_Dataset excerpts_
******************************
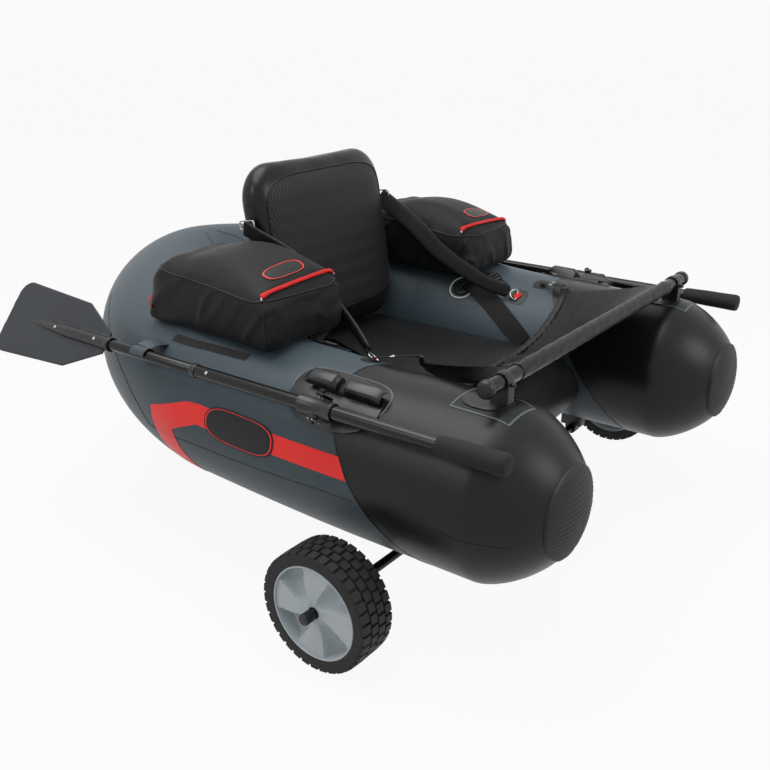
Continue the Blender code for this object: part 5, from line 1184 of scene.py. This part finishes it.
def curved(points, count):
    """A smooth run of count points through the given ones."""
    spans = len(points) - 1
    run = []
    for i in range(count):
        at = spans * i / (count - 1)
        k = min(int(at), spans - 1)
        t = at - k
        a, b, c, d = (Vector(points[min(max(k + j, 0), spans)]) for j in (-1, 0, 1, 2))
        run.append(0.5 * (2 * b + (c - a) * t + (2 * a - 5 * b + 4 * c - d) * t * t + (3 * b - a - 3 * c + d) * t ** 3))
    return run


ring_foot = skin_at(-0.258, -35.5, 0.0030)
ring_out = skin_out(-0.258, -35.5).normalized()
strap_low = Vector((0.272, -0.170, 0.545))
pull = (strap_low - ring_foot).normalized()
strap_end = ring_foot + pull * 0.0265
run = curved([in_back_frame(STRAP_LIE, 0.0535, 0.318), Vector((0.245, 0.025, 0.671)), Vector((0.245, -0.057, 0.612)),
              strap_low, strap_end], STRAP_STEPS + 1)
swell = [0.45 + 0.55 * min(1.0, min(i, STRAP_STEPS - i) / 5.0) + 0.05 * math.sin(i * 1.3)
         for i in range(STRAP_STEPS + 1)]
broad = [0.86 + 0.14 * math.cos(math.pi * min(1.0, max(0.0, (i - 20) / 40))) for i in range(STRAP_STEPS + 1)]
band("backrest_strap", run, STRAP_FACING, 2 * STRAP_HALF_WIDTH, 0.0115, swell, 3.2, 24, broad)
straps = both_sides("padded_strap", None, pad_web, "webbing", 60)
for side, label, piece in ((1, "left", straps[0]), (-1, "right", straps[1])):
    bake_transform(piece)
    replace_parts(piece, "backrest_strap_" + label)
    for edge, word in ((-1, "rear"), (1, "front")):
        line = []
        for i in range(2, STRAP_STEPS - 1):
            across = (run[i + 1] - run[i - 1]).normalized().cross(STRAP_FACING).normalized()
            spot = run[i] + across * edge * (STRAP_HALF_WIDTH * broad[i] - 0.0015)
            line.append(Vector((side * spot.x, spot.y, spot.z)))
        rod("strap_binding", line, 0.0021)
        welt = finished("strap_binding_" + label + "_" + word, None, piping_skin, "webbing", 60)
        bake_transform(welt)

RING_HALF, RING_FOOT, RING_NECK, RING_BOW = 0.0160, 0.0020, 0.0060, 0.0145
ring_wide = pull.cross(ring_out).normalized()
arc = [(-RING_HALF, RING_FOOT), (-RING_HALF, RING_NECK)]
arc += [(-RING_HALF * math.cos(math.pi * k / 16), RING_NECK + RING_BOW * math.sin(math.pi * k / 16))
        for k in range(1, 16)]
arc += [(RING_HALF, RING_NECK), (RING_HALF, RING_FOOT)]
rod("hull_d_ring", [ring_foot + ring_wide * u + pull * v for u, v in arc], 0.0020, closed=True)
both_sides("hull_d_ring", "hull", steel, "bright_steel", 60, "strap_ring")
laid_pill("ring_patch", 0.024, 8.0, 0.0010, 0.0016, black_skin, 0, (-0.262, -35.8))
hold = [skin_at(-0.266, -36.5, 0.0028)]
hold += [ring_foot + pull * v + ring_out * rise for v, rise in ((0.0015, 0.0030), (0.0040, 0), (0.0015, -0.0010))]
band("ring_red_keeper", hold, ring_out, 0.0200, 0.0018)
both_sides("ring_red_keeper", "hull", red_web, "red_tab", 50)
loop = [strap_end + pull * v + ring_out * rise
        for v, rise in ((-0.0040, 0), (0.0010, 0.0034), (0.0034, 0), (0, -0.0030))]
band("strap_ring_loop", loop, ring_out, 0.0240, 0.0018)
both_sides("strap_ring_loop", "hull", black_web, "webbing", 50)

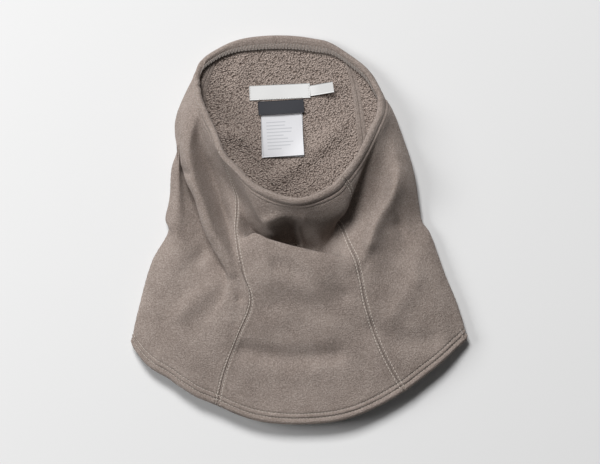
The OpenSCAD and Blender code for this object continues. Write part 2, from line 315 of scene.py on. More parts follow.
def cubicWeights(t):  # of the four grid points about a place, t past the second
    return [
        (-t ** 3 + 2 * t ** 2 - t) / 2, (3 * t ** 3 - 5 * t ** 2 + 2) / 2,
        (-3 * t ** 3 + 4 * t ** 2 + t) / 2, (t ** 3 - t ** 2) / 2,
    ]


def clothAt(turn, height):  # points of the cloth, from turns round the tube and shares up it
    a, b = np.broadcast_arrays(np.asarray(turn, float), np.asarray(height, float))
    a, b = a * cloth["around"] / allTurns, np.clip(b, 0, 1) * cloth["along"]
    i, j = np.floor(a).astype(int), np.minimum(np.floor(b).astype(int), cloth["along"] - 1)
    across, along = cubicWeights(a - i), cubicWeights(b - j)
    out = np.zeros(a.shape + (3,))
    for p in range(4):
        for q in range(4):
            point = clothGrid[(i + p - 1) % cloth["around"], np.clip(j + q - 1, 0, cloth["along"])]
            out += (across[p] * along[q])[..., None] * point
    return out


def clothNormal(turn, height):  # outwards, away from the cloth's inner face
    step = 0.006
    low, high = np.maximum(height - step, 0), np.minimum(height + step, 1)
    across = clothAt(turn + step, height) - clothAt(turn - step, height)
    along = clothAt(turn, high) - clothAt(turn, low)
    normal = np.cross(across, along)
    return normal / np.maximum(np.linalg.norm(normal, axis=-1, keepdims=True), 1e-9)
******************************
Copy the lines from the entries above in which the word "object" appears.

_Output for this exercise_
Continue the Blender code for this object: part 5, from line 1184 of scene.py. This part finishes it.
The OpenSCAD and Blender code for this object continues. Write part 2, from line 315 of scene.py on. More parts follow.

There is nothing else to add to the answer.